You don't like equity, because it's squishy and open to interpretation. Nevertheless, without equity there is no humanity in the law -- it becomes just a merciless number crunching machine. This is an easy position for a judge: "Hey, I don't make the law, I just interpret it. So, if you don't like it, call your legislator and complain!"
Fortunately, the Constitution says that the judicial branch's power extends to both law and equity, and just as fortunately, constitutional jurisprudence still has room for a little of both.
You call this behavior legislating from the bench. I call it doing justice to the litigants, and letting the legal scholars analyze the music to try to figure out how it all works together.
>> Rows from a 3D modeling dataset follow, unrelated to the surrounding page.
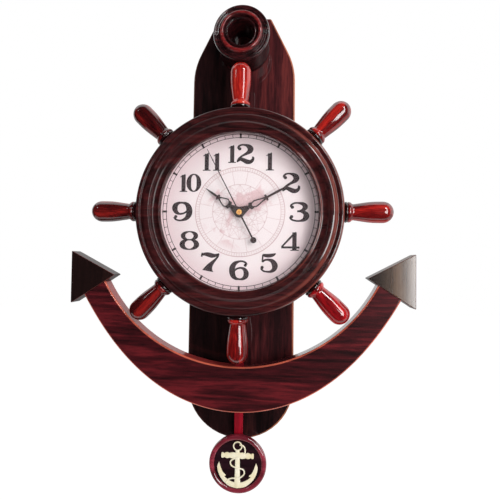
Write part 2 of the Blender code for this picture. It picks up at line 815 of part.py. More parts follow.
def make_movement_case():
    outline = rounded_box(2 * case_half, case_low + case_high, case_corner, (0, (case_high - case_low) / 2))
    case = place("movement_case", sheet(outline, [], case_front, walls_back), black_plastic, wheel_centre)
    half = case_half - case_wall
    train_room = box(-half, half, bay_top + case_wall, case_high - case_wall)
    with_tool(case, place("train_room_tool", sheet(train_room, [], case_floor, case_back + cut_overrun),
                          black_plastic, wheel_centre), "DIFFERENCE")
    bay = box(-half, half, case_wall - case_low, bay_top)
    with_tool(case, place("battery_bay_tool", sheet(bay, [], case_floor, case_back + cut_overrun),
                          black_plastic, wheel_centre), "DIFFERENCE")
    bush = circle(bush_radius, small_steps)
    with_tool(case, place("bush_tool", sheet(bush, [], bush_front, case_floor - case_wall / 2),
                          black_plastic, wheel_centre), "UNION")
    bore = circle(bore_circumradius(bush_bore, small_steps), small_steps)
    with_tool(case, place("bush_bore_tool", sheet(bore, [], bush_front - cut_overrun, case_floor + seat_gap),
                          black_plastic, wheel_centre), "DIFFERENCE")
    stud = circle(stud_radius, arbor_steps, motion_axis)
    stud_end = motion_layer + wheel_face + layer_gap / 2
    with_tool(case, place("motion_stud_tool", sheet(stud, [], case_floor - case_wall / 2, stud_end),
                          black_plastic, wheel_centre), "UNION")
    pillars = [(axis, bridge_layer - seat_gap) for axis in bridge_pillars]
    pillars += [(axis, stator_layer - seat_gap) for axis in stator_pillars]
    for k, (axis, top) in enumerate(pillars):
        pillar = circle(pillar_radius, arbor_steps, axis)
        with_tool(case, place("pillar_tool_%d" % k,
                              sheet(pillar, [], case_floor - case_wall / 2, top),
                              black_plastic, wheel_centre), "UNION")
    pivots = ((train_arbor_radius, third_axis), (train_arbor_radius, fifth_axis),
              (train_arbor_radius, rotor_axis), (setting_shaft_radius, setting_axis))
    for k, (radius, axis) in enumerate(pivots):
        hole = circle(bore_circumradius(radius + running_gap, arbor_steps), arbor_steps, axis)
        with_tool(case, place("pivot_hole_tool_%d" % k,
                              sheet(hole, [], pivot_end - seat_gap, case_floor + wheel_clear_of_floor / 2),
                              black_plastic, wheel_centre), "DIFFERENCE")
    return case


def make_movement_cover():
    low = bay_top + case_wall / 2
    outline = rounded([(-case_half, low, 0), (case_half, low, 0), (case_half, case_high, case_corner),
                       (-case_half, case_high, case_corner)], corner_steps)
    hole = circle(bore_circumradius(setting_shaft_radius + running_gap, arbor_steps),
                  arbor_steps, setting_axis)
    return place("movement_cover", sheet(outline, [hole], cover_front, case_back),
                 black_plastic, wheel_centre)


def make_fixings():
    hole = circle(bore_circumradius(bush_radius + seat_gap, small_steps), small_steps)
    place("rubber_gasket", sheet(circle(gasket_radius, small_steps), [hole], gasket_front, gasket_back),
          rubber, wheel_centre)
    hexagon = circle(bore_circumradius(nut_flat_half, 6), 6)
    place("hex_nut", sheet(hexagon, [hole], nut_front, nut_back), brass, wheel_centre)


def make_battery():
    half = battery_length / 2
    middle = case_floor + seat_gap + battery_radius
    profile = [(0, -half), (battery_radius, -half), (battery_radius, half), (battery_nub_radius, half),
               (battery_nub_radius, half + battery_nub_length), (0, half + battery_nub_length)]
    edit = turned(profile, small_steps)
    bmesh.ops.rotate(edit, verts=edit.verts, cent=(0, 0, 0), matrix=Matrix.Rotation(radians(-90), 3, "Z"))
    place("battery", edit, battery_jacket, wheel_centre + Vector((0, middle, -battery_below)))


def make_contacts():
    wall = case_half - case_wall - seat_gap
    half = contact_width / 2
    middle = case_floor + seat_gap + battery_radius
    plus = sheet(box(wall - contact_thickness, wall, -battery_below - half, -battery_below + half), [],
                 middle - half, walls_back)
    place("battery_contact_plus", plus, steel, wheel_centre)
    bulge = wall - battery_length / 2 - seat_gap
    edit = bmesh.new()
    inner = [(-wall, middle - half), (-wall + bulge - contact_thickness, middle), (-wall, middle + half)]
    outer = [(x + contact_thickness, y) for x, y in inner]
    path = inner + outer[::-1]
    lower = [edit.verts.new((x, y, -battery_below - half)) for x, y in path]
    face = edit.faces.new(lower)
    pushed = bmesh.ops.extrude_face_region(edit, geom=[face], use_keep_orig=True)
    moved = [item for item in pushed["geom"] if isinstance(item, bmesh.types.BMVert)]
    bmesh.ops.translate(edit, verts=moved, vec=(0, 0, contact_width))
    place("battery_contact_minus", edit, steel, wheel_centre)


# Tooth form of a wheel as shares of the module and of the pitch
tooth_addendum_share = 0.85
tooth_dedendum_share = 1.25
tooth_tip_share = 0.10
tooth_pitch_share = 0.36


def gear(teeth, module, phase):
    """Outline of a toothed wheel with a tooth centred on the phase angle."""
    pitch = 2 * pi / teeth
    pitch_radius = module * teeth / 2
    tip = pitch_radius + module * tooth_addendum_share
    root = pitch_radius - module * tooth_dedendum_share
    outline = []
    for k in range(teeth):
        middle = phase + k * pitch
        outline.append(polar(root, middle - pitch / 2))
        outline.append(polar(pitch_radius, middle - pitch * tooth_pitch_share / 2))
        outline.append(polar(tip, middle - pitch * tooth_tip_share / 2))
        outline.append(polar(tip, middle + pitch * tooth_tip_share / 2))
        outline.append(polar(pitch_radius, middle + pitch * tooth_pitch_share / 2))
    return outline


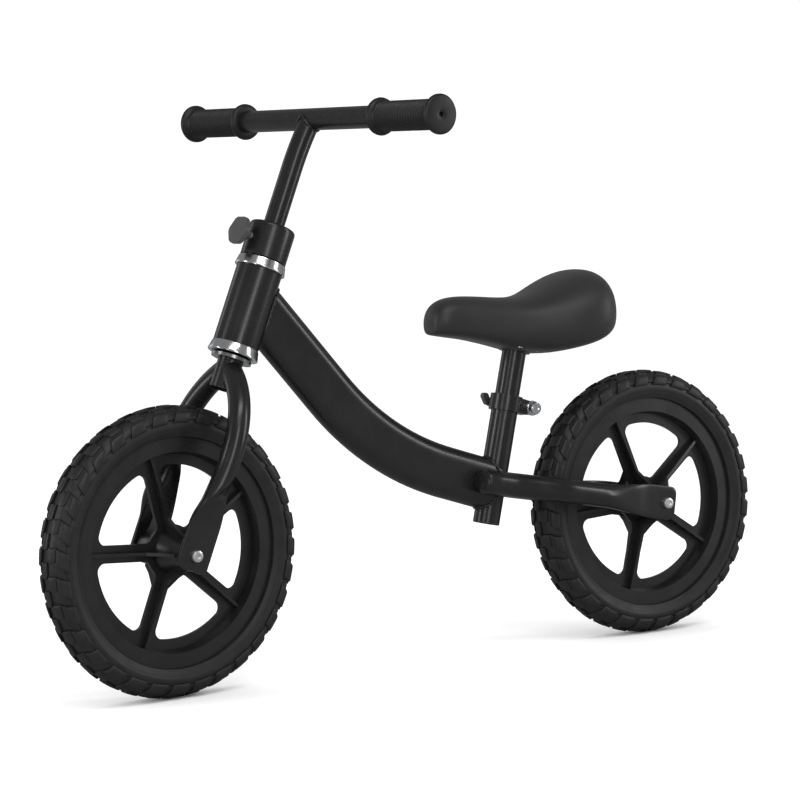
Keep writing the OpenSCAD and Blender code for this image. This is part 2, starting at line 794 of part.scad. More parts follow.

I think that if you get your way, that you will be extremely unhappy with the outcome, because the face of the courts will become a monolithic wall of indifference, which is what the legislative branch has already become, as the result of the fact that the political parties know that their power is so entrenched that elections are just a means of changing names on the backs of the uniforms, while the general makeup of the teams is nearly unalterable.
The Big Court is now approximately a dead heat on every issue, with no moderating forces. If Stevens dies before Bush is out, then we will see an originalist tidal wave of new law. If Bush is out, and a Dem is elected, and then Stevens retires, we will remain in the present strident logjam for another decade.
What the court needs is another pragmatist to take O'Connor's place. I recognize that you don't agree with this view. But, there's still time, so I'll keep trying to change your mind.